Maiti Ganey, 7, and her sister, Lilly, 4, love Hannah Montana.
But the Hamburg girls won't be seeing Miley Cyrus' "Best of Both Worlds" show when it hits Rochester in the middle of December.
"They're huge 'Hannah Montana' fans," says their mom, Renee. "They watch it every night. My oldest daughter was Hannah Montana for Halloween, because it's all the rage, even at the younger age levels."
When she heard the tour was stopping in Rochester, Ganey and her husband, Charles, discussed "a family trip to go to Rochester to see the concert," Ganey said.
The Ganey girls have seen a few other preteen idols -- Corbin Bleu of "High School Musical" fame and Drake Bell, and had no problem buying tickets. So when tickets went on sale, Renee Ganey didn't hop online. The next day, she signed on to check -- and found the show sold out, but plenty of tickets offered by brokers. Originally sold at $26 to $56, the tickets were now priced from $250 to $1,000 per ticket.

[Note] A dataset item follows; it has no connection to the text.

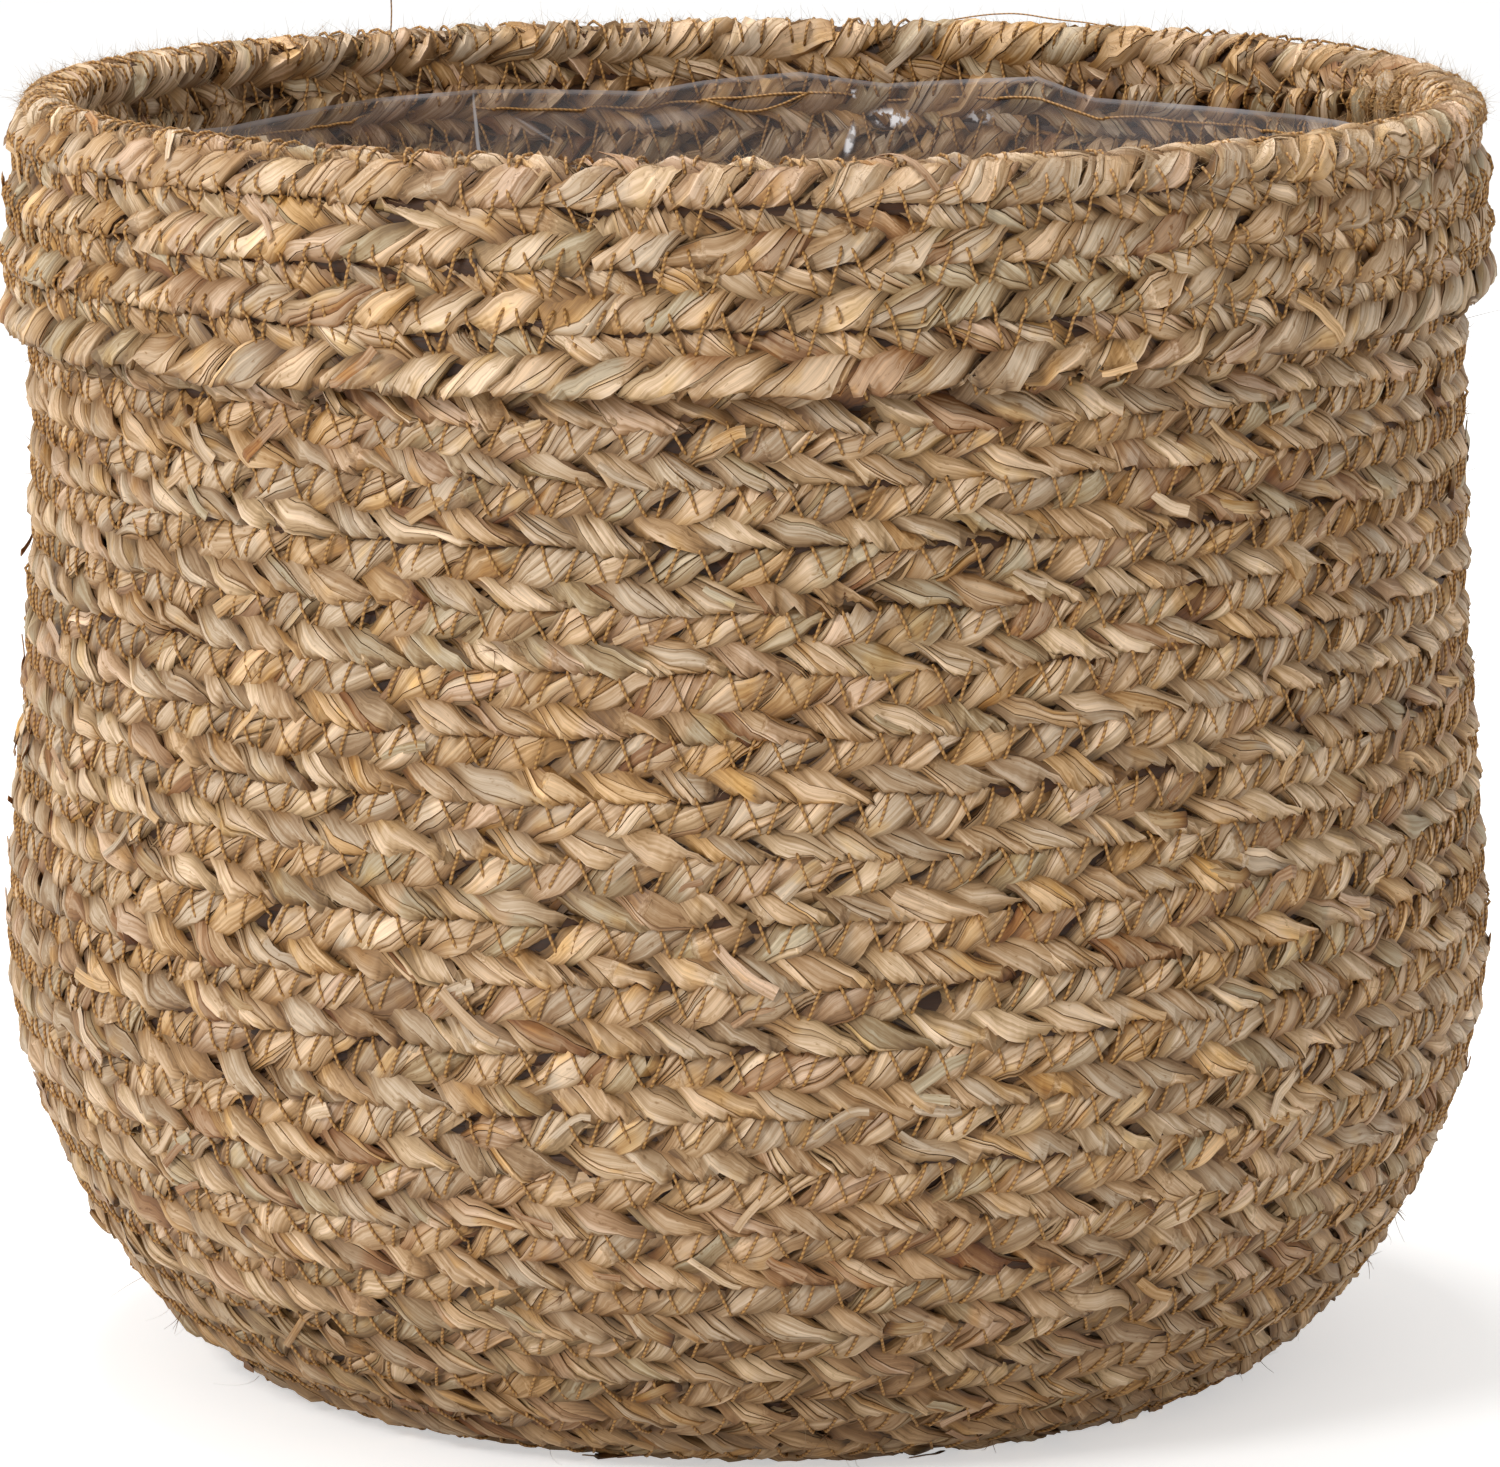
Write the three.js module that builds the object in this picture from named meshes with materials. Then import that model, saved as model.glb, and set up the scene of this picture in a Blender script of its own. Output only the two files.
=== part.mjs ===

"We automatically decided that it was definitely not worth that amount of money to go to a concert," said Ganey. "We could have taken the whole family to Disneyworld for $4,000! Even for $1,000, of we had paid $250 per ticket, we could plan a weekend getaway for the four of us to New York City or anywhere else we wanted to go."
Her daughters "were sad and disappointed, but they're so young now that they don't know the full ramifications," said Ganey. "They weren't distraught or tearful, but if they were older, and this was something they really wanted to do, I can see how they would have been more upset."
Because of the national popularity of the show and the outcry over ticket brokers scooping up and reselling tickets, Ticketmaster took one unusual step on some stops of the Hannah Montana tour. For the first 30 minutes of fan club presales and the first 30 minutes of general sales to the public, ticket purchases were restricted to residents of New York State, excluding Manhattan and Long Island. Residency was determined by the billing address of the credit card used to buy tickets. Some other Hannah Montana shows had similar geographic restrictions, but other shows had no restrictions.
"The lesson, I guess, is that there are people in this world who feel financially gaining from these types of things is more important than having kids be happy," said Ganey.